There was an abundance of flax, cabbage trees, kowhai and fruit-bearing broadleaf. It was a microclimate that resounded to the song of bellbirds, while around us the tops were covered in cloud we arrived at Schutes Hut in humid and sunny conditions.

Alex Schute, who the hut is named after, had been a rabbiter on the Big Hill Farm that now acted as a natural native plant nursery. When we arrived the meadow surrounding the hut was littered with the rotting carcasses of the giant pines he’d planted many years before.

We had lunch while reading from one of the best hut books we’ve ever come across. Going back to 1985 it encourages visitors to have their say. It’s full of verbal meanderings and a rich history of life in the northern Ruahine Ranges. In the cover it mentions the previous hut book still being in the hut. There was no sign of it. Hopefully it’s tucked safely away in a museum somewhere.

Schute’s Hut

We left a valley that we could easily have set up camp in for a few days. We would’ve woken to a real dawn chorus of we’d taken the time.

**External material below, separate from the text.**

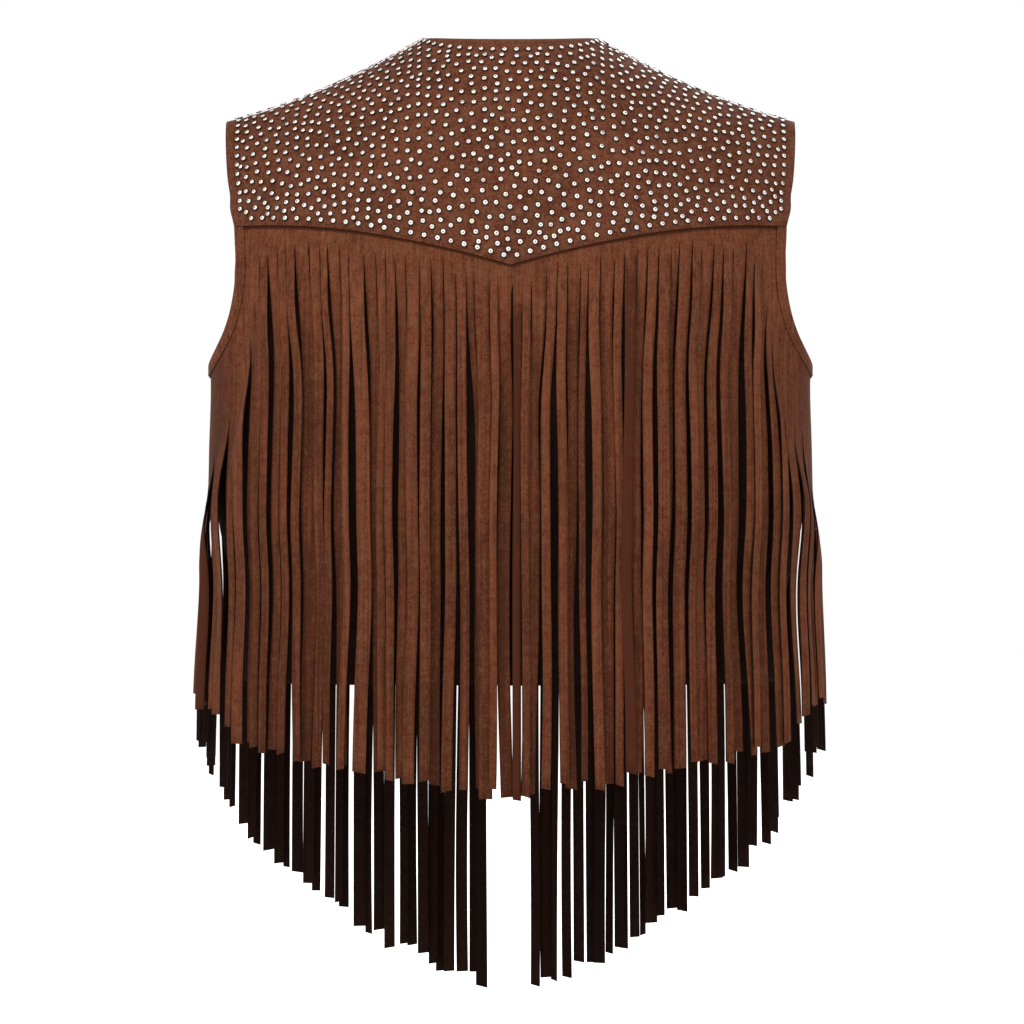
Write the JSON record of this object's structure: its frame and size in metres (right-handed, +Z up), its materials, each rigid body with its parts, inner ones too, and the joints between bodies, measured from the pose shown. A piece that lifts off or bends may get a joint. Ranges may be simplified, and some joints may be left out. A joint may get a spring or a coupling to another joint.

Half an hour down the track we came to the Turuarau River. It looked fast and we couldn’t see the bottom on the other side so we dry bagged all our valuables, put on our river shoes and made our way across. The light gravel made it one of the easier river crossings we’ve done. To celebrate our symbolic, and possibly actual, exit from the Ruahines we got naked and had what we call ‘a chunky dunk’. The young folk call it a skinny dip…we would never flatter ourselves like that.

As we dried off I looked up and saw it: the unmistakable silhouette of wilding pines in the mist. During the day I’d been naively topping flowering ragwort, a horrible weed that chokes many of the tracks and hut surrounds of the ranges, in the vain hope that I might make a difference.

We’d found a wilding pine on the tips earlier in the day and proudly killed it…again thinking we’d made a difference…

But as we made our way up the steep climb to Komata Peak we found the devastating truth. Pinus Contorta, or Lodgepole Pine as it’s called in North America, was everywhere.

Everywhere.

We walked from the beauty and variety of regenerating Manuka forest right into the thick of pure ugly. If DoC sent a biodiversity team into this area they could count the species inhabiting a square metre on one hand…actuall, make that one finger.

The walk to Komata Hut was one of the most depressing we’d taken. Dark. Silent. Ominous.
The occasional explosion of bright red Fly Agaric toadstools only accentuated our bizarre surrounds.

Komata Trig surrounded by pines

The depressing darkness

At home we have a 1970s book about the country’s Forest Parks. The chapter on the Kaweka Ranges largely features the fight to stabilise the range’s erosion prone mountains. After an in-depth scientific study was done to find the best species of tree to halt the erosion, Pinus Contorta was chosen. Apparently native beech was found to be pretty good, but not as good as the foreign option.


Science was right. Pinus Contorta grows everywhere and reproduces better than rabbits. It even loves the inhospitable mountain tops that usually only play host to tussock and mountain flowers. In that book there’s an amazing photo of young people walking up the side of a mountain in the Kaweka Ranges planting contorta pines in nice neat rows.


If only they had known.

As we left the worst of the evil forest and moved down toward our destination we could see healthy Manuka regrowth stretching toward the horizon. Towering over the young trees, a rash of Contorta saplings spread their dark genes.

Our arrival at Komata Hut didn’t lift our spirits. It’s a roadend hut, with bullet holes to prove it.

We had a meal, exploded our packs everywhere and hunkered down in our home for the night. I slept the half sleep of a worried (and unqualified) scientist. Trying to figure out what it would take to rid these hills of an unwelcome visitor. Sadly I don’t think the answer is just one of science. Commitment is what’s needed. Yes, there is a lot of money being put into a control problem, but we’re not sure it’ll be enough.

I met someone who works in this area on Contorta control and he believes much of the area is beyond redemption.

If it was a traffic problem we’d find a solution and move mountains to achieve it. Call me a pessimist…but I’ve got a feeling that the Kaweka mountains are going to be covered in pine before Wellington decides anything useful.